JSON records of objects
---*---
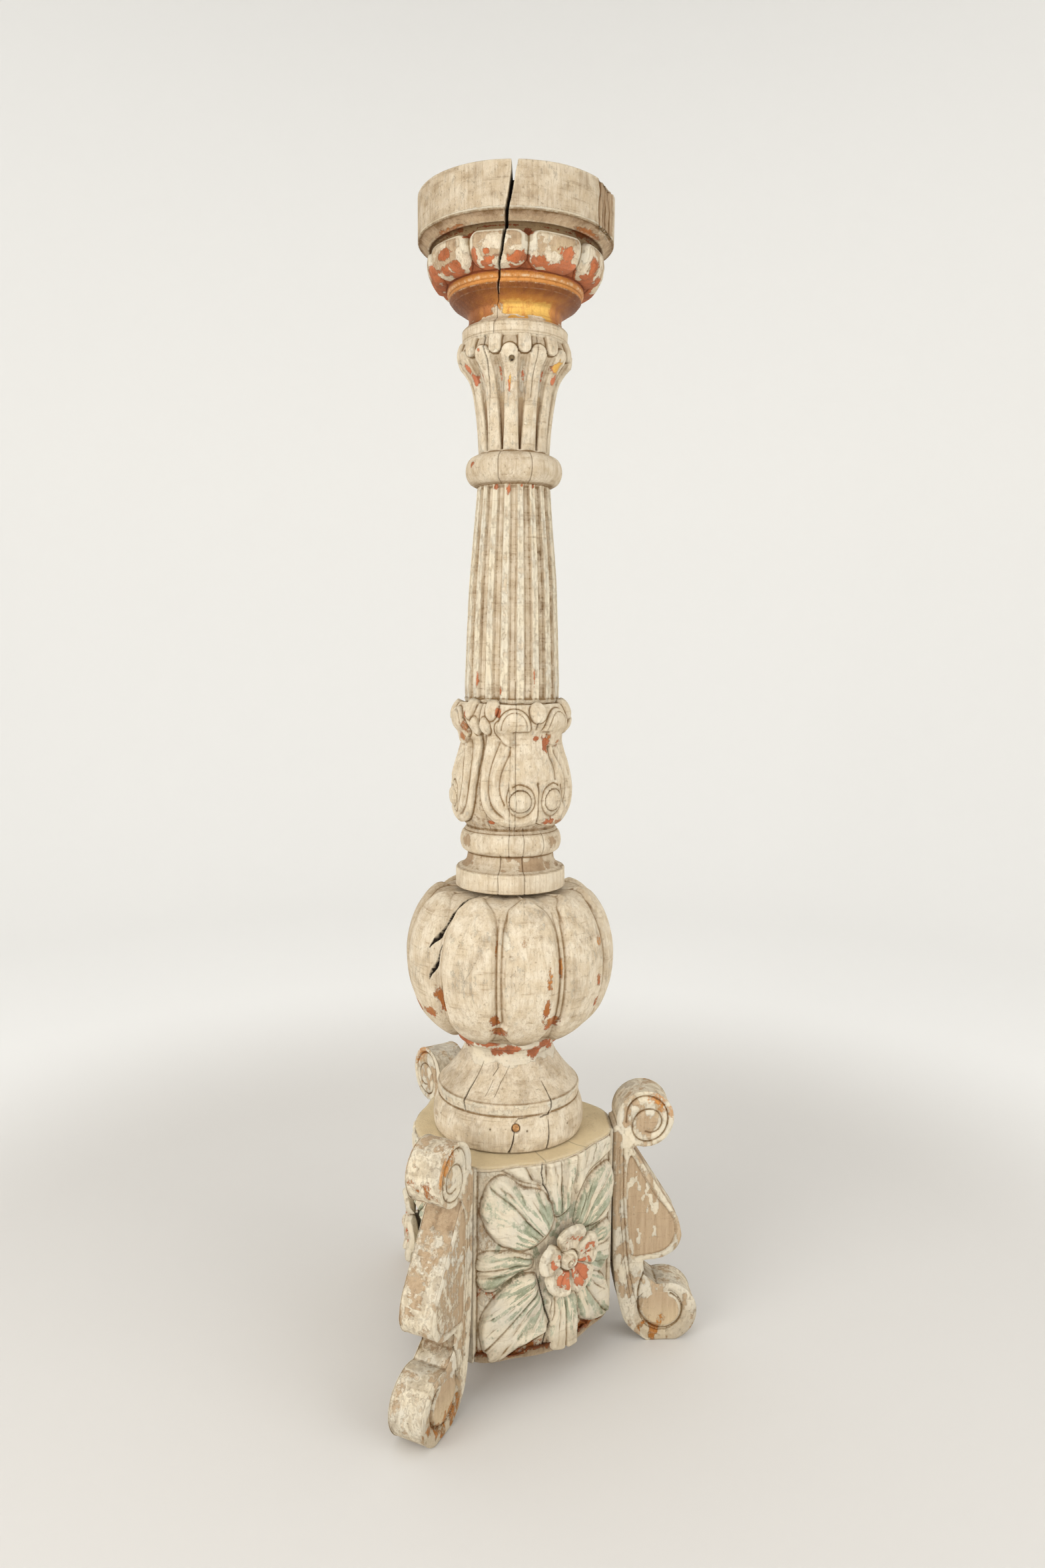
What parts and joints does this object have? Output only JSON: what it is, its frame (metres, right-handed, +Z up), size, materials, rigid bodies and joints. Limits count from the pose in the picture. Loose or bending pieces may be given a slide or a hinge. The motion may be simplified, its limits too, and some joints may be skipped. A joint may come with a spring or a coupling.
{
  "type": "altar candlestick",
  "caption": "Tall carved wooden altar candlestick: pricket in a turned pan, fluted stem, lobed ball, and a carved block on scrolled feet.",
  "frame": {"origin": "on the stem's axis, in the plane that the three feet stand on", "axes": "+Z up along the stem, +X along the right leg, -Y to the front, between the front leg and the right leg"},
  "size_m": [0.2502, 0.2888, 0.9205],
  "materials": {
    "bleached_wood": "bleached, chalky, worn bare of its gesso and gilding",
    "painted_wood": "flaked cream and grey-green paint over tan ground",
    "rose_bole": "chalky cream rims over terracotta bole",
    "peg_wood": "end grain, darker than the wood round it",
    "iron": "forged, brown with old rust"
  },
  "bodies": {
    "root": {"pricket": "iron", "pan": "bleached_wood", "capital_nail": "iron", "stem": "bleached_wood", "ball": "bleached_wood", "base_moulding": "bleached_wood", "base_peg": "peg_wood", "base_block": "painted_wood", "rosette_front": "rose_bole", "rosette_right": "rose_bole", "rosette_left": "rose_bole", "leg_right": "painted_wood", "leg_nail_right_upper": "iron", "leg_nail_right_lower": "iron", "leg_back": "painted_wood", "leg_nail_back_upper": "iron", "leg_nail_back_lower": "iron", "leg_front": "painted_wood", "leg_nail_front_upper": "iron", "leg_nail_front_lower": "iron"}
  },
  "joints": []
}
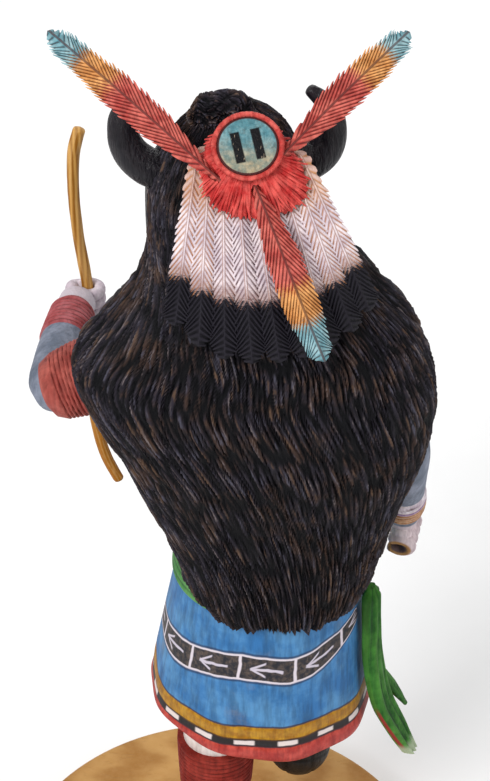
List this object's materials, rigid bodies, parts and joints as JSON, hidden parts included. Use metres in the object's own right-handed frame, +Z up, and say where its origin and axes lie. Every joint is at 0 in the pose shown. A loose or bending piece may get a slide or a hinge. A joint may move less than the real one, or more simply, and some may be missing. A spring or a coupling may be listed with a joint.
{
  "type": "carved dancer figure",
  "caption": "Carved and painted wooden dancer figure with horns, a long shaggy mane, a feather fan, a bow, a kilt and a round base, for display on a shelf",
  "frame": {"origin": "centre of the round base's underside", "axes": "+Z up; +Y the way the figure faces, so the mane faces -Y; +X to the figure's right hand"},
  "size_m": [0.143, 0.143, 0.3286],
  "materials": {
    "base": "smooth oiled pale wood",
    "figure": "carved wood painted in several matt colours: dark brown-black mane, grey-blue body, blue kilt, turquoise mask",
    "horn_left": "satin black paint on wood",
    "horn_right": "satin black paint on wood",
    "feather_fan": "carved wood painted cream with ochre barbs and black tips",
    "red_tuft": "carved wood strands painted red",
    "rosette": "wood disc painted turquoise with a dark red rim and two dark bars",
    "feather_left": "carved wood painted red, ochre and turquoise towards the tip",
    "feather_right": "carved wood painted red, ochre and turquoise towards the tip",
    "feather_down": "carved wood painted red, orange and pale blue towards the tip",
    "bow": "yellow-tan stained wood stave",
    "turtle_shell": "dark brown-black paint on wood",
    "sash": "carved wood strip painted green with a red edge"
  },
  "bodies": {
    "root": {"base": "base", "figure": "figure", "horn_left": "horn_left", "horn_right": "horn_right", "feather_fan": "feather_fan", "red_tuft": "red_tuft", "rosette": "rosette", "feather_left": "feather_left", "feather_right": "feather_right", "feather_down": "feather_down", "bow": "bow", "turtle_shell": "turtle_shell", "sash": "sash"}
  },
  "joints": []
}
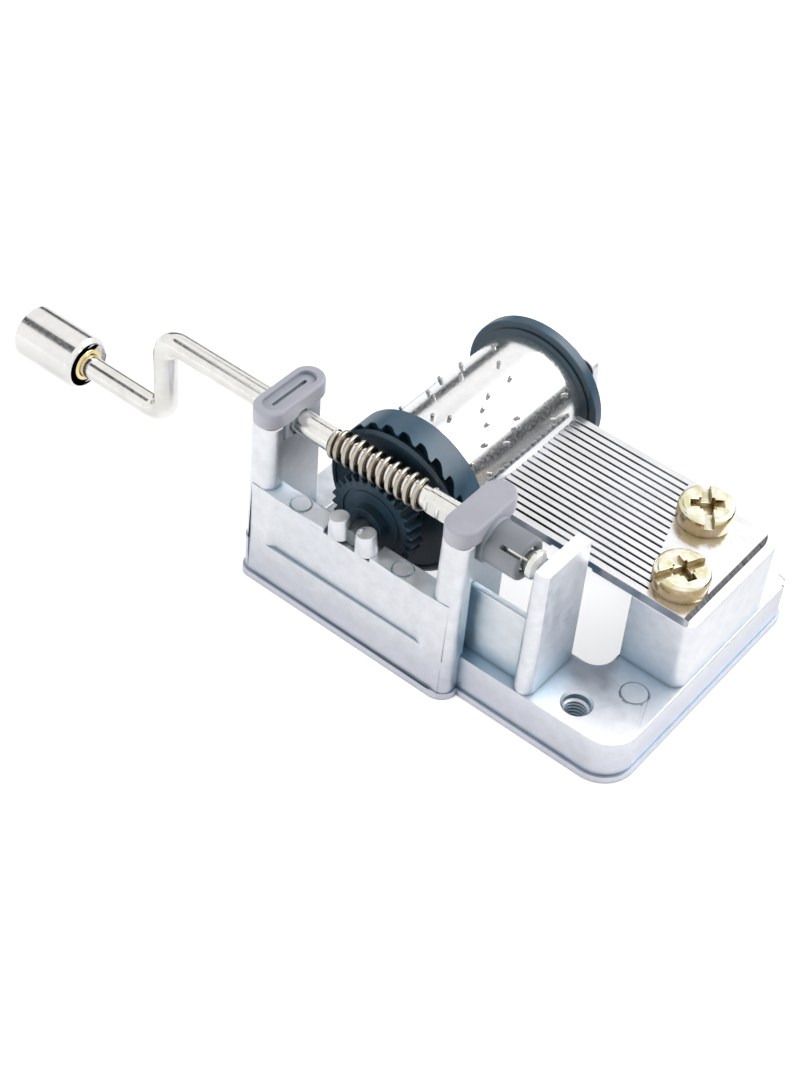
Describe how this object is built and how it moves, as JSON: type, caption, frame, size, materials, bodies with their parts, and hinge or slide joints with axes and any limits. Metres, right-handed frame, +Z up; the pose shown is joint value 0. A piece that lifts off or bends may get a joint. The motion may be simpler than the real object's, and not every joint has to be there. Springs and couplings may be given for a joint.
{
  "type": "hand-cranked music box movement",
  "caption": "Hand-cranked music box movement: a crank shaft with a wound worm turns a pinned cylinder past a tuned steel comb on a cast bedplate.",
  "frame": {"origin": "centre of the underside of the bedplate", "axes": "+X along the crank shaft from the knob towards the comb's fixed end, +Y along the cylinder from the crank side to the far side, +Z up"},
  "size_m": [0.0856, 0.0356, 0.0236],
  "materials": {
    "cast_zinc": "die-cast zinc, bright satin plating",
    "arbor_steel": "drawn steel",
    "nylon": "grey nylon",
    "comb_steel": "ground spring steel",
    "damper_film": "thin plastic film",
    "yellow_zinc": "yellow zinc plated steel",
    "nickel_wire": "nickel plated, polished",
    "worm_steel": "nickel plated wire",
    "knob_nickel": "nickel plated, polished",
    "bush_brass": "turned brass",
    "black_plastic": "moulded black plastic",
    "flange_plastic": "moulded dark blue-green plastic",
    "barrel_chrome": "bright chrome",
    "pin_steel": "hard steel wire"
  },
  "bodies": {
    "frame": {"bedplate": "cast_zinc", "cylinder_arbor": "arbor_steel", "left_bearing_cap": "nylon", "right_bearing_cap": "nylon", "comb": "comb_steel", "comb_weights": "comb_steel", "comb_dampers": "damper_film", "comb_screws": "yellow_zinc"},
    "crank": {"crank_shaft": "nickel_wire", "crank_worm": "worm_steel"},
    "knob": {"crank_knob": "knob_nickel", "knob_bush": "bush_brass"},
    "cylinder": {"drive_wheel": "black_plastic", "gear_ring": "black_plastic", "near_flange": "flange_plastic", "cylinder_barrel": "barrel_chrome", "tune_pins": "pin_steel", "far_flange": "flange_plastic"}
  },
  "joints": [
    {"name": "crank_turn", "type": "hinge", "parent": "frame", "child": "crank", "pos_m": [0.006, -0.012, 0.02062], "axis": [1, 0, 0], "continuous": true},
    {"name": "knob_spin", "type": "hinge", "parent": "crank", "child": "knob", "pos_m": [-0.057, -0.012, 0.00917], "axis": [1, 0, 0], "continuous": true},
    {"name": "cylinder_turn", "type": "hinge", "parent": "frame", "child": "cylinder", "pos_m": [-0.01008, 0, 0.014], "axis": [0, 1, 0], "continuous": true}
  ],
  "couplings": [
    {"joint": "cylinder_turn", "follows": "crank_turn", "ratio": -0.035714}
  ]
}
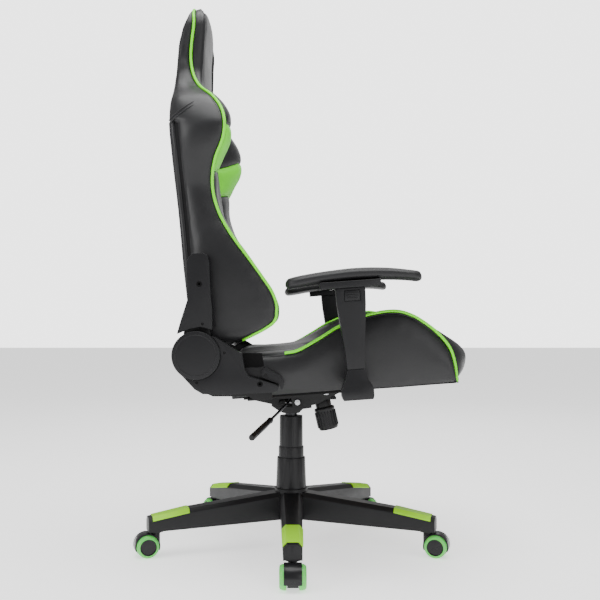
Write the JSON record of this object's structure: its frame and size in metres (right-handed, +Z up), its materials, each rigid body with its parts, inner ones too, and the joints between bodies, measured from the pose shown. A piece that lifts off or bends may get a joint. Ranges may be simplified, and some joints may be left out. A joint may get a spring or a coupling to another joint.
{
  "type": "racing-style gaming chair",
  "caption": "Racing-style gaming chair: winged reclining back and bolstered seat, height-adjustable armrests, gas lift, star base on twin-wheel casters.",
  "frame": {"origin": "on the floor, on the axis of the gas lift", "axes": "+X the sitter's forward, +Y the sitter's left, +Z up"},
  "size_m": [0.7266, 0.7035, 1.2213],
  "materials": {
    "nylon_black": "fine-grained moulded plastic",
    "caster_black": "smooth moulded plastic",
    "trim_green": "satin",
    "tyre_green": "smooth, slightly glossy",
    "pad_soft_black": "soft skin, fine grain",
    "steel_black": "powder coat",
    "steel_zinc": "zinc plated",
    "board_wood": "raw plywood",
    "leather_black": "satin coated upholstery, fine grain",
    "leather_green": "satin coated upholstery, fine grain"
  },
  "bodies": {
    "base": {"star_base": "nylon_black", "leg_trim_pads": "trim_green", "pressure_tube": "steel_black", "lift_cover_lower": "nylon_black"},
    "caster_1": {"caster_hood_1": "caster_black"},
    "caster_roll_1": {"caster_wheels_1": "caster_black", "caster_tyres_1": "tyre_green"},
    "caster_2": {"caster_hood_2": "caster_black"},
    "caster_roll_2": {"caster_wheels_2": "caster_black", "caster_tyres_2": "tyre_green"},
    "caster_3": {"caster_hood_3": "caster_black"},
    "caster_roll_3": {"caster_wheels_3": "caster_black", "caster_tyres_3": "tyre_green"},
    "caster_4": {"caster_hood_4": "caster_black"},
    "caster_roll_4": {"caster_wheels_4": "caster_black", "caster_tyres_4": "tyre_green"},
    "caster_5": {"caster_hood_5": "caster_black"},
    "caster_roll_5": {"caster_wheels_5": "caster_black", "caster_tyres_5": "tyre_green"},
    "middle_cover": {"lift_cover_middle": "nylon_black"},
    "column": {"piston_rod": "steel_zinc", "lift_cover_upper": "nylon_black"},
    "pin": {"release_pin": "steel_zinc"},
    "mechanism": {"tilt_housing": "steel_black", "tilt_pin": "steel_zinc", "spring_cup": "nylon_black", "tilt_spring": "steel_zinc", "tension_bolt": "steel_zinc"},
    "knob": {"tension_knob": "nylon_black"},
    "lift_lever": {"lift_lever_rod": "steel_black", "lift_lever_grip": "nylon_black"},
    "seat": {"seat_plate": "steel_black", "seat_board": "board_wood", "seat_bolts": "steel_zinc", "seat_rails": "steel_black", "seat_cushion": "leather_black", "seat_bolsters": "leather_black", "recline_brackets_lower": "steel_black", "recline_pins": "steel_black", "hinge_caps": "nylon_black", "side_covers": "nylon_black", "arm_brackets": "steel_black", "arm_sockets": "nylon_black"},
    "backrest": {"recline_brackets_upper": "steel_black", "recline_gears": "steel_zinc", "upright_covers": "nylon_black", "back_bolts": "steel_zinc", "back_frame": "steel_black", "back_cushion": "leather_black", "back_bolsters": "leather_black"},
    "recline_handle": {"recline_lever": "nylon_black"},
    "arm_left": {"arm_sleeve_left": "nylon_black"},
    "arm_key_left": {"arm_button_left": "nylon_black"},
    "arm_top_left": {"arm_pad_plate_left": "nylon_black", "arm_pad_left": "pad_soft_black"},
    "arm_right": {"arm_sleeve_right": "nylon_black"},
    "arm_key_right": {"arm_button_right": "nylon_black"},
    "arm_top_right": {"arm_pad_plate_right": "nylon_black", "arm_pad_right": "pad_soft_black"}
  },
  "joints": [
    {"name": "caster_1_swivel", "type": "hinge", "parent": "base", "child": "caster_1", "pos_m": [0, -0.316, 0.055], "axis": [0, 0, 1], "continuous": true},
    {"name": "caster_1_roll", "type": "hinge", "parent": "caster_1", "child": "caster_roll_1", "pos_m": [0, -0.336, 0.025], "axis": [1, 0, 0], "continuous": true},
    {"name": "caster_2_swivel", "type": "hinge", "parent": "base", "child": "caster_2", "pos_m": [0.30053, -0.09765, 0.055], "axis": [0, 0, 1], "continuous": true},
    {"name": "caster_2_roll", "type": "hinge", "parent": "caster_2", "child": "caster_roll_2", "pos_m": [0.31955, -0.10383, 0.025], "axis": [0.309, 0.9511, 0], "continuous": true},
    {"name": "caster_3_swivel", "type": "hinge", "parent": "base", "child": "caster_3", "pos_m": [0.18574, 0.25565, 0.055], "axis": [0, 0, 1], "continuous": true},
    {"name": "caster_3_roll", "type": "hinge", "parent": "caster_3", "child": "caster_roll_3", "pos_m": [0.1975, 0.27183, 0.025], "axis": [-0.809, 0.5878, 0], "continuous": true},
    {"name": "caster_4_swivel", "type": "hinge", "parent": "base", "child": "caster_4", "pos_m": [-0.18574, 0.25565, 0.055], "axis": [0, 0, 1], "continuous": true},
    {"name": "caster_4_roll", "type": "hinge", "parent": "caster_4", "child": "caster_roll_4", "pos_m": [-0.1975, 0.27183, 0.025], "axis": [-0.809, -0.5878, 0], "continuous": true},
    {"name": "caster_5_swivel", "type": "hinge", "parent": "base", "child": "caster_5", "pos_m": [-0.30053, -0.09765, 0.055], "axis": [0, 0, 1], "continuous": true},
    {"name": "caster_5_roll", "type": "hinge", "parent": "caster_5", "child": "caster_roll_5", "pos_m": [-0.31955, -0.10383, 0.025], "axis": [0.309, -0.9511, 0], "continuous": true},
    {"name": "lift_travel", "type": "slide", "parent": "base", "child": "column", "axis": [0, 0, 1], "range_m": [-0.08, 0]},
    {"name": "cover_travel", "type": "slide", "parent": "base", "child": "middle_cover", "axis": [0, 0, 1], "range_m": [-0.04, 0]},
    {"name": "seat_swivel", "type": "hinge", "parent": "column", "child": "mechanism", "pos_m": [0, 0, 0.31], "axis": [0, 0, 1], "continuous": true},
    {"name": "release_pin_travel", "type": "slide", "parent": "column", "child": "pin", "axis": [0, 0, -1], "range_m": [0, 0.0045]},
    {"name": "tension_turn", "type": "hinge", "parent": "mechanism", "child": "knob", "pos_m": [0.071, 0, 0.341], "axis": [0.225, 0, -0.9744], "continuous": true},
    {"name": "lift_lever_pull", "type": "hinge", "parent": "mechanism", "child": "lift_lever", "pos_m": [-0.006, -0.0435, 0.3334], "axis": [-1, 0, 0], "range_deg": [0, 5], "stiffness_Nm_per_rad": 40, "springref_deg": -1.15},
    {"name": "seat_tilt", "type": "hinge", "parent": "mechanism", "child": "seat", "pos_m": [0.0136, 0, 0.334], "axis": [0, -1, 0], "range_deg": [0, 14], "stiffness_Nm_per_rad": 250, "springref_deg": -17.19},
    {"name": "back_recline", "type": "hinge", "parent": "seat", "child": "backrest", "pos_m": [-0.193, 0, 0.451], "axis": [0, -1, 0], "range_deg": [0, 70]},
    {"name": "recline_lever_pull", "type": "hinge", "parent": "seat", "child": "recline_handle", "pos_m": [-0.054, -0.268, 0.411], "axis": [0, -1, 0], "range_deg": [0, 25], "stiffness_Nm_per_rad": 1.2, "springref_deg": -5.73},
    {"name": "arm_height_left", "type": "slide", "parent": "seat", "child": "arm_left", "axis": [-0.0732, 0, 0.9973], "range_m": [0, 0.06]},
    {"name": "arm_button_left_press", "type": "slide", "parent": "arm_left", "child": "arm_key_left", "axis": [0, -1, 0], "range_m": [0, 0.003], "stiffness_N_per_m": 600, "springref_m": -0.001},
    {"name": "arm_pad_left_turn", "type": "hinge", "parent": "arm_left", "child": "arm_top_left", "pos_m": [0.11225, 0.31, 0.58485], "axis": [-0.0732, 0, 0.9973], "range_deg": [-15, 15]},
    {"name": "arm_height_right", "type": "slide", "parent": "seat", "child": "arm_right", "axis": [-0.0732, 0, 0.9973], "range_m": [0, 0.06]},
    {"name": "arm_button_right_press", "type": "slide", "parent": "arm_right", "child": "arm_key_right", "axis": [0, 1, 0], "range_m": [0, 0.003], "stiffness_N_per_m": 600, "springref_m": -0.001},
    {"name": "arm_pad_right_turn", "type": "hinge", "parent": "arm_right", "child": "arm_top_right", "pos_m": [0.11225, -0.31, 0.58485], "axis": [-0.0732, 0, 0.9973], "range_deg": [-15, 15]}
  ],
  "couplings": [
    {"joint": "cover_travel", "follows": "lift_travel", "ratio": 0.5},
    {"joint": "release_pin_travel", "follows": "lift_lever_pull", "m_per_rad": 0.047}
  ]
}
---*---
● Task statement
Among the records above, find each line holding the string "bending" and pull it out.

● Expected output
What parts and joints does this object have? Output only JSON: what it is, its frame (metres, right-handed, +Z up), size, materials, rigid bodies and joints. Limits count from the pose in the picture. Loose or bending pieces may be given a slide or a hinge. The motion may be simplified, its limits too, and some joints may be skipped. A joint may come with a spring or a coupling.
List this object's materials, rigid bodies, parts and joints as JSON, hidden parts included. Use metres in the object's own right-handed frame, +Z up, and say where its origin and axes lie. Every joint is at 0 in the pose shown. A loose or bending piece may get a slide or a hinge. A joint may move less than the real one, or more simply, and some may be missing. A spring or a coupling may be listed with a joint.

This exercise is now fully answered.